Her remarks were part of a visit to the Spellman Family Farm south of Woodward, in which Tai, U.S. Secretary of Agriculture Tom Vilsack and U.S. Rep. Cindy Axne, D-Iowa, met with representatives from more than a dozen agricultural groups.

The trio were pressed by some of the representatives to cut tariffs on imported fertilizers, require more-accurate labeling that identifies the true origin of processed beef and embrace free trade agreements to expand the markets available for Iowa agricultural exports.

“Exports literally are the difference between profit or not on all of our farms,” said Craig Floss, chief executive of the Iowa Corn Growers Association, noting that about a quarter of the state’s corn is used in products that are exported.

But Tai cautioned that trade agreements must be balanced to ensure equity among different sectors of the country’s economy.

“Free trade and globalization has definitely grown with time, and some sectors have won more than other sectors,” Tai said, and later added: “It’s not just free trade because we have to look at fair trade.”

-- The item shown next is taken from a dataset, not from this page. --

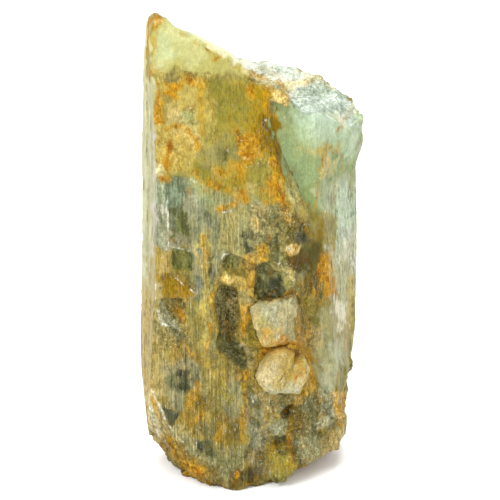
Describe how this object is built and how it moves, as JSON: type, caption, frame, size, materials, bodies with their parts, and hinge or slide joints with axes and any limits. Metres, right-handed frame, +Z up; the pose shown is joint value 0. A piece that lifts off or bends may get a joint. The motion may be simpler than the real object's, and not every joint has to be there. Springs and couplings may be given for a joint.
{
  "type": "beryl crystal",
  "caption": "Broken, striated beryl crystal, stained with iron oxide, with cream feldspar grown into its front face; stands on its broken base.",
  "frame": {"origin": "on the ground under the middle of the crystal's bounding box", "axes": "+Z up along the prism, -Y towards the side that the picture shows, +X to the right in it"},
  "size_m": [0.0447, 0.0387, 0.0968],
  "materials": {
    "beryl": "striated, cloudy pale blue-green to olive crystal with clear windows, orange-brown iron stains and bright broken faces",
    "feldspar": "satin cream feldspar, stained orange in its cracks"
  },
  "bodies": {
    "root": {"beryl_crystal": "beryl", "feldspar_crystal": "feldspar", "feldspar_block": "feldspar"}
  },
  "joints": []
}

But she touted some trade advances in the past year that have been a boon to meat and potato producers. India allowed imports of U.S. pork for the first time, Vietnam reduced its tariff on U.S. pork, Japan increased its imports of beef and Mexico ended a decades-long ban on U.S. fresh potatoes.

Will Mexico end imports of genetically modified corn?

There is uncertainty over whether Mexico will end imports of genetically modified U.S. corn in 2024 as decreed nearly two years ago by its populist president, Andrés Manuel López Obrador. Vilsack downplayed that potential cessation and called it a product of politics and pride in the country’s white corn.